For the next three centuries, the process of publishing papers remained remarkably consistent for scientists: write, submit, respond to reviews or try elsewhere (repeat as needed), and develop final copy—then wait weeks, months, or even years to see your work in print. Successively, 20th-century typewriters, then mainframe (and later personal) computers and word processors made writing and revising easier. Email and the Internet would, we hoped, streamline the process of submitting and reviewing manuscripts and reviews, but there is little evidence that these two innovations made it more efficient for authors.
In our experience, it takes no more than 15 minutes to book a flight online, eight minutes to rent a car, and fewer than 30 seconds to buy a book from Amazon. So why does it sometimes take hours to submit a paper or a review to an academic journal?
Already this year, one or the other of us has had the following (annoying) experiences in submitting or reviewing manuscripts: passwords not working, profiles needing updating, links heading to dead ends, and documents being stored in ways that require labor-intensive methods of retrieving them. It all makes for hours of unnecessary busywork that could be better spent on science.
Although electronic submission of manuscripts and reviews has undoubtedly made life easier for journal editors, it has made life more difficult for academics. It is outrageous that the process of dealing with a scientific journal should be so time-consuming, frustrating, and tedious. Research time is simply too valuable to be wasted on such bureaucratic nonsense.
BOB MONTGOMERIE AND TIM BIRKHEADIf one complains to the journal editor, the response is always the same: it makes their lives easier, and, “It isn’t so bad once you get used to it.” But it isn’t merely a case of getting used to one system; different journals employ different systems and, anyway, the rate at which most academics submit papers to the same journal means that it is easy to forget between submissions (who wants to retain that stuff anyway?). A quick survey on Google Scholar of 10 productive colleagues shows that they each published papers in more than 20 journals in the last 10 years, meaning probably double that number of submissions due to rejections and resubmissions (the five researchers featured in Figure 1 show the full range of profiles from our sample). It does not look like any of them submit to a single journal often enough to remember the process or to keep up with the moving target of the on-line submission process. Unlike Leeuwenhoek, and even Darwin 200 years later, the modern scientist has dozens—even hundreds—of journals to choose from and rejection rates are high.

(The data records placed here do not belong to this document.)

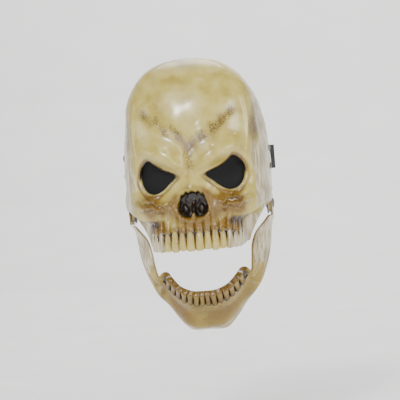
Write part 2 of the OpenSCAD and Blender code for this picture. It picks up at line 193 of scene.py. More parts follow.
def wander(*coordinates, seed=0, count=6):
    """A smooth uneven field of about unit size, made of a few fixed waves."""
    rng = np.random.default_rng(seed)
    total = 0.0
    for _ in range(count):
        wave = sum(c * k for c, k in zip(coordinates, rng.normal(0, 1, len(coordinates))))
        total = total + np.sin(wave + rng.uniform(0, 6.28))
    return total / math.sqrt(count)


face_low, face_high = (np.array(corner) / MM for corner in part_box("skull_face"))
crown_h = face_high[2] + 1.5
teeth_drop = -face_low[2]
half_w = (face_high[0] - face_low[0]) / 2 - 0.4
face_d = 91.0
wide_z = 0.28 * crown_h
wall = 2.0
eye_x, eye_h, eye_w, eye_t = 36.0, 36.0, 38.0, 35.0
nose_h, nose_w, nose_t, nose_d = 7.0, 31.0, 27.0, 11.0
tab_r = 12.0
tab_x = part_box("lower_jaw")[1][0] / MM
seat_x = tab_x - wall - 0.3
seat_r = tab_r + 2


def section_w(z):
    q = np.clip(z - wide_z, 0, None) / (crown_h - wide_z)
    return np.maximum(0.01, half_w * np.clip(1 - q ** 2.6, 0, None) ** (1 / 2.6))


def section_y(z):
    return -0.42 * face_d * smooth(0.36 * crown_h, crown_h, z)


def section_d(z):
    q = np.clip(z - wide_z, 0, None) / (1.09 * (crown_h - wide_z))
    return face_d * (1 - q ** 2.4) ** (1 / 2.4) + section_y(z)


def section_r(a, z):
    return ((np.sin(a) / section_w(z)) ** 2.3 + (np.abs(np.cos(a)) / section_d(z)) ** 2.3) ** (-1 / 2.3)


def degrees(low, high, a):
    return smooth(math.radians(low), math.radians(high), a)


def rim_z(a):
    return -7 + 11 * degrees(32, 66, a)


def hollow(a, z):
    return 0.265 * (degrees(20, 54, a) - degrees(60, 84, a)) * smooth(0, 5, rim_z(a) - z)


def through(p, q, r, s, t):
    """The smooth curve from q to r that comes from p and goes on to s, at t from 0 to 1."""
    square = (2 * p - 5 * q + 4 * r - s) * t ** 2
    return 0.5 * (2 * q + (r - p) * t + square + (3 * q - p - 3 * r + s) * t ** 3)


def eye_ratio(x, z):
    """Distance from an eye's middle as a share of the hole's own radius in that direction."""
    px, pz = x - eye_x, z - eye_h
    turn = np.arctan2(pz, px)
    return np.hypot(px, pz) / np.interp(turn, eye_turns, eye_radii, period=2 * math.pi)


eye_shape = np.array([
    (-0.53, 0.03), (-0.2, 0.2), (0.02, 0.36), (0.18, 0.5), (0.33, 0.42), (0.45, 0.2),
    (0.47, -0.02), (0.4, -0.25), (0.25, -0.42), (0.06, -0.47), (-0.15, -0.38), (-0.36, -0.18),
]) * (eye_w, eye_t)
eye_curve = []
for i in range(len(eye_shape)):
    near = [eye_shape[(i + k) % len(eye_shape)] for k in (-1, 0, 1, 2)]
    eye_curve += [through(*near, t) for t in np.arange(0, 1, 0.125)]
eye_curve = np.array(eye_curve)
eye_turns = np.arctan2(eye_curve[:, 1], eye_curve[:, 0])
eye_radii = np.hypot(eye_curve[:, 0], eye_curve[:, 1])
order = np.argsort(eye_turns)
eye_turns, eye_radii = eye_turns[order], eye_radii[order]

# The teeth stand side by side along the arch: their widths from the middle back.
upper_widths = (9.0, 7.5, 8.0, 7.5, 8.0, 9.5, 9.5, 9.0)


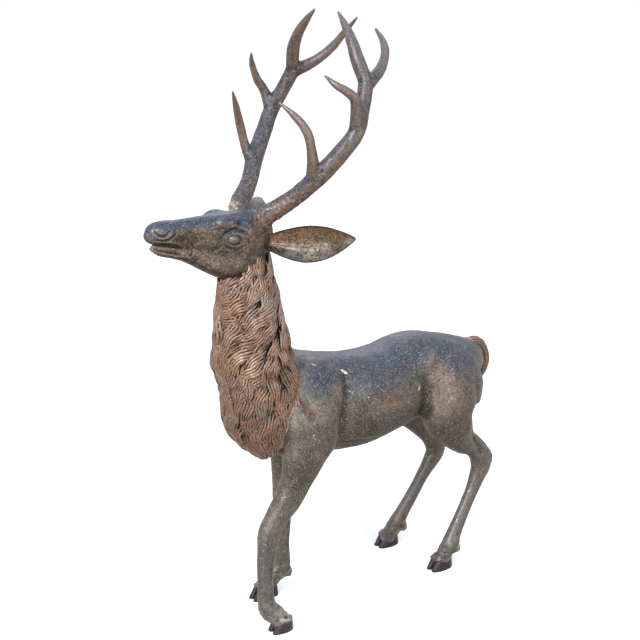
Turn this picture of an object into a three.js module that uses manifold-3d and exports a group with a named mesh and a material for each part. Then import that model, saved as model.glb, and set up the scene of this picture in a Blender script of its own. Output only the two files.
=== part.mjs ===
// Standing stag, a garden bronze cast in one piece. Millimetres, +Z up.
// The stag faces -Y, its own left side is +X and it stands on the ground, Z = 0.
import * as THREE from 'three';
import { mergeVertices } from 'three/addons/utils/BufferGeometryUtils.js';
import Module from 'manifold-3d';

const wasm = await Module();
wasm.setup();

// Moves the stag's own frame so that the part's origin lies under the middle of its box.
const standAt = new THREE.Vector3(-14.3, 68.4, 0);

// Head, ears and antlers are shaped facing straight ahead, then turned together about the poll.
const headPivot = new THREE.Vector3(0, -330, 1080);
const headTurn = THREE.MathUtils.degToRad(-4.3);
const headTilt = THREE.MathUtils.degToRad(2.9);

const trunkSides = 20;
const legSides = 10;
const headSides = 16;
const maneSides = 32;
const maneRings = 28;
const beamSides = 7;
const tineSides = 6;
const clawSides = 10;

// Mane: clumps of hair in rows, each lock thick at its tip and lapping the row below.
const maneLocks = { perSide: 7.5, rows: 7, slant: 2.6, proud: 11, tipShare: 0.22 };

// Hoof: two claws with flat soles; the front wall leans back from the toe.
const hoof = { width: 50, height: 34, gap: 1.5, wallLean: 22 };

// Ear: a cupped leaf, seen from its root.
const ear = { length: 262, halfWidth: 40, cup: 24, wall: 7 };

// ---- closed bodies from rings of points

// Rings run anticlockwise about the way they are stacked; a pole closes each end.
function skin(rings, startPole, endPole) {
  const count = rings[0].length;
  const points = rings.flat();
  const faces = [];
  for (let ring = 0; ring + 1 < rings.length; ring++) {
    for (let j = 0; j < count; j++) {
      const a = ring * count + j;
      const b = ring * count + (j + 1) % count;
      faces.push(a, b, a + count, b, b + count, a + count);
    }
  }
  const start = points.push(startPole) - 1;
  const end = points.push(endPole) - 1;
  const top = (rings.length - 1) * count;
  for (let j = 0; j < count; j++) {
    const next = (j + 1) % count;
    faces.push(start, next, j, end, top + j, top + next);
  }
  const geometry = new THREE.BufferGeometry().setFromPoints(points);
  geometry.setIndex(faces);
  return geometry;
}

function solid(geometry) {
  return new wasm.Manifold(new wasm.Mesh({
    numProp: 3,
    vertProperties: new Float32Array(geometry.getAttribute('position').array),
    triVerts: new Uint32Array(geometry.getIndex().array),
  }));
}

const joined = (geometries) => geometries.map(solid).reduce((whole, piece) => whole.add(piece));

function smooth(points) {
  return new THREE.CatmullRomCurve3(points, false, 'catmullrom');
}

const signedPower = (value, power) => Math.sign(value) * Math.abs(value) ** power;

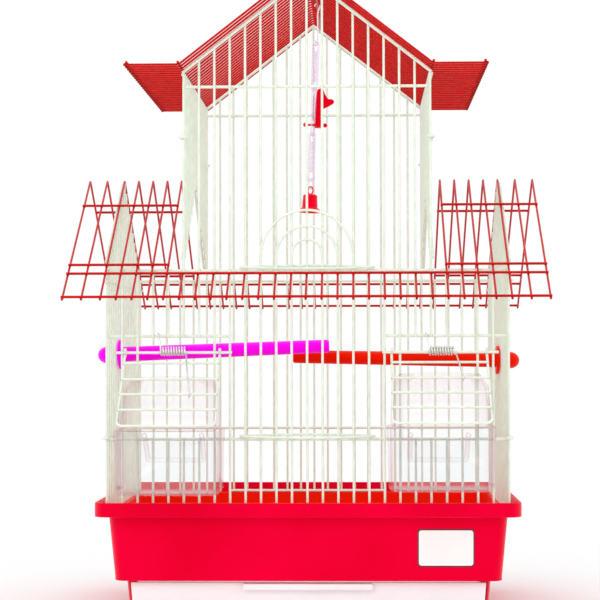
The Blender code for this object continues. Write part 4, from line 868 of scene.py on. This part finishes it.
SPRING_STEEL = spring_steel()
for side_name in SIDES:
    down, outward = flap_axes(side_name)
    start = SPRING_START[side_name]
    axis = Vector((start, HINGE_Y, HINGE_Z + SPRING_R - SPRING_WIRE_R - HINGE_R - FIT))
    upper = (start - SPRING_UPPER_LEAN, FRONT_CROSS_Y, FEEDER_TOP_Z)
    points = arc(upper, Y_AXIS, Z_AXIS, CROSS_R + SPRING_WIRE_R + SPRING_CLEAR, 20, 180, 12)
    points.append(Vector((start, HINGE_Y - SPRING_R, HINGE_Z + SPRING_RISE)))
    steps = SPRING_TURNS * SPRING_POINTS
    coil = arc(axis, Y_AXIS, Z_AXIS, SPRING_R, 180, 180 + 360 * SPRING_TURNS, steps)
    coil = [p + X_AXIS * (SPRING_PITCH * k / SPRING_POINTS) for k, p in enumerate(coil)]
    end_x = coil[-1].x + SPRING_WIRE_R
    hinge = Vector((end_x, HINGE_Y, HINGE_Z))
    rung = FLAP_RUNGS[SPRING_RUNG[side_name]]
    first = FLAP_RUNGS[0] / 2
    rest = BAR_R + SPRING_WIRE_R + SPRING_CLEAR
    above = 2 * BAR_R - WELD + rest
    lean = X_AXIS * SPRING_LEAN
    points += [*coil, coil[-1] + X_AXIS * SPRING_WIRE_R - Z_AXIS * SPRING_DROP]
    points.append(hinge + down * first + outward * (above + FIT) + lean * first / rung)
    rung_centre = hinge + lean + down * rung + outward * (2 * BAR_R - WELD)
    points += arc(rung_centre, outward, down, rest, 0, 150, 10)
    spring = drawn(f"{side_name}_spring_coil", [(points, SPRING_WIRE_R)], [], SPRING_STEEL, 8)
    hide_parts(f"{side_name}_flap_spring")
    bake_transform(spring)


# The feeders are clear injection-moulded polystyrene: a cup with a thick band round its mouth, a
# hood that stands on it under the flap, and a bent rod for the bird to stand on inside.
CUP_MOUTH = (39.2 * MM, 57.5 * MM)
CUP_STEP = 0.8 * MM
CUP_BODY = (CUP_MOUTH[0] - CUP_STEP, CUP_MOUTH[1] - CUP_STEP)
CUP_FOOT = (38 * MM, 53 * MM)
CUP_HEIGHT = 46.9 * MM
CUP_TOP_Z = {"left": 143.3 * MM, "right": 146 * MM}
CUP_BAND = 9 * MM
CUP_CHAMFER = 2 * MM
CUP_WALL = 1.6 * MM
CUP_EDGE = 1.2 * MM
CUP_CORNER = 13 * MM
CUP_CORNER_STEPS = 7
CUP_FLOOR_INSET = 8 * MM
CUP_FLOOR_BACK = 6 * MM
CUP_BACK_Y = BAR_FACE_Y - FIT
NOTCH_MARGIN = 5 * MM
NOTCH_OVER = 1 * MM
HOOD_HEIGHT = 38.5 * MM
HOOD_HALF = 36.5 * MM
HOOD_SHOULDER_HALF = 35.5 * MM
HOOD_TOP_HALF = 30 * MM
HOOD_LEVELS = ((0, HOOD_HALF), (0.1, HOOD_HALF), (0.75, HOOD_SHOULDER_HALF), (1, HOOD_TOP_HALF))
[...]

Another frequent response from editors is that it is the publishers who run the system, not them. Therein lies the problem: it is a system devised by people that don’t actually have to use it for manuscript submission. Unlike airlines, car rental companies, or Amazon, all of whom want our business, publishers know all too well that academics need them, and perhaps as a result they have made far too little effort to streamline their manuscript submission systems. If ever there was a case of the tail wagging the dog, scientific societies, journals, and authors all seem to be victims of their publishers.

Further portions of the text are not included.